2/ Surveillance de l’ARNm.

     Nous avons montré que des appariements entre ARNm se produisaient au point d’affecter la traduction dans certains contextes et d’activer un évènement post-transcriptionnel particulier comme le No Go Decay (NGD). La voie du NGD est une voie de surveillance de l’ARNm récemment décrite et fait référence ici à la dégradation endonucléolytique et exonucléolytique de messagers pour lesquels l’étape d’élongation de la traduction est fortement compromise.

     Ces travaux ont motivé le développement de nouveaux projets portant sur la dégradation des messagers aberrants ou endommagés, cibles de la voie NGD. Pour exemple, nous avons caractérisé avec précision la coupure endonucléolytique  activée lors du NGD et démontré que l’activité de la kinase Trl1 était cruciale dans la destruction des fragments ARN produits.



3/ Régulation de l’activité ribonucléasique.

     Nous avons un intérêt de longue date pour la régulation des activités ribonucléasiques et de son importance dans la modulation de l’expression génique lorsque, par exemple, la cellule doit faire face à des changements environnementaux.

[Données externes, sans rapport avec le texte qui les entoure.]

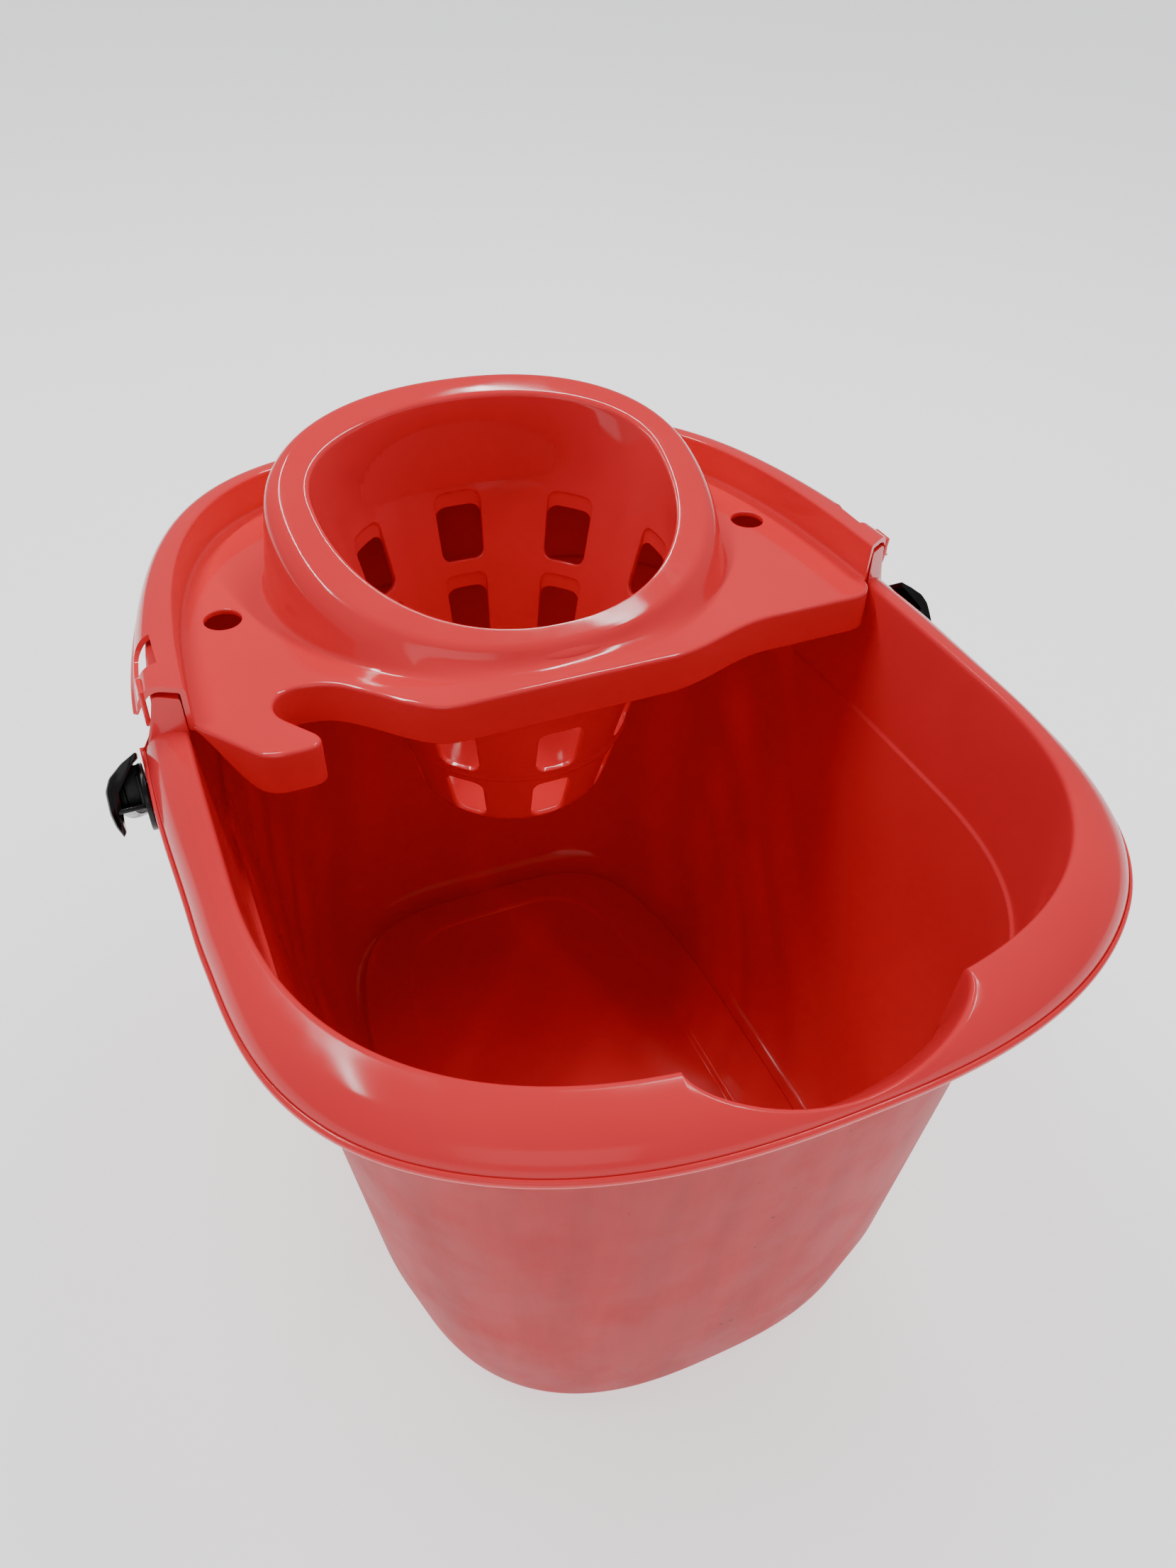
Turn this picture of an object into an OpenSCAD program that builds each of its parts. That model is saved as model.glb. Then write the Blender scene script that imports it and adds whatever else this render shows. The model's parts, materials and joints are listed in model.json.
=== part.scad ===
// Mop bucket with a lift-out wringer tray and a carrying bail.
// +Z is up, -Y is the pouring front and +Y the wringer end. The origin lies on the
// resting plane, under the middle of the whole object's box.

/* [Bucket] */
// Half width of the opening, inside the rim
mouth_a = 133.2; // [128:0.1:140]
// Front of the opening, as a distance ahead of the outline centre
mouth_front = 112.8; // [108:0.1:118]
// Rear of the opening, as a distance behind the outline centre
mouth_rear = 218.7; // [214:0.1:222]
// Half width of the inside at the floor plane
foot_a = 103.2; // [96:0.1:110]
// Front of the inside at the floor plane
foot_front = 101.5; // [96:0.5:106]
// Rear of the inside at the floor plane
foot_rear = 184; // [178:0.5:188]
// Height of the lip's inner edge
lip_z = 231; // [225:0.5:240]
// Height of the raised rear rim that carries the wringer
rear_z = 243.4; // [242:0.1:244]
// Height of the stacking ledge in the wall
ledge_z = 182; // [150:1:195]
// Wall thickness
wall_t = 2.4; // [2:0.1:3]

/* [Lip] */
// Drop from the lip's inner edge to its lower outer edge
lip_drop = 13; // [9:0.5:16]
// Lip width at its narrowest, along the sides
lip_side = 13.6; // [12:0.1:15]
// Lip width at the front
lip_front = 20.2; // [19:0.1:23]
// Half width of the pouring scoop
scoop_half = 43.5; // [36:0.5:48]
// Depth of the pouring scoop
scoop_depth = 18.5; // [14:0.5:18.5]

/* [Wringer] */
// Height of the tray's top face
tray_z = 233; // [232:0.5:234]
// Thickness of the tray plate
tray_t = 2.2; // [1.8:0.1:2.6]
// Depth of the apron along the tray's front edge, plate included
apron_h = 16; // [12:1:22]
// Diameter of the mop handle notch
notch_d = 19.6; // [18:0.2:20]
// Diameter of the two round holes in the tray
tray_hole_d = 13.4; // [8:0.2:16]
// Half width of the basket's mouth
basket_mouth_a = 70.5; // [68:0.5:72]
// Outer radius of the basket at the tray
basket_top_r = 66; // [64:0.5:68]
// Outer radius of the basket at its foot
basket_foot_r = 42.5; // [38:0.5:46]
// Height of the basket's underside
basket_z = 135; // [128:1:145]
// Drain holes in each row of the basket
hole_count = 8; // [6:1:10]

/* [Bail] */
// Half width of the bail at its pivots, to the middle of the strap
bail_a = 158.5; // [158:0.1:160]
// Length of the bail from its pivots to the middle of the grip
bail_len = 180; // [180:0.5:184]
// Angle below the horizontal at which the hanging bail rests
bail_rest = 38; // [30:0.5:38]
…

Nous avons par exemple démontré que la cellule limite l’inhibition de l’activité de Xrn1 en contrôlant l’accumulation d’un inhibiteur, le pAp, et que le facteur Dcs1, dont l’expression est corrélée à la nature des sources carbonées, était un co-facteur de Xrn1. Nous avons par ailleurs développé des outils fluorescents pour faciliter la détection ou l’analyse d’activités ribonucléasiques, le développement de ces projets ayant été facilité au sein et en collaboration avec le groupe de C. Condon (UMR8261).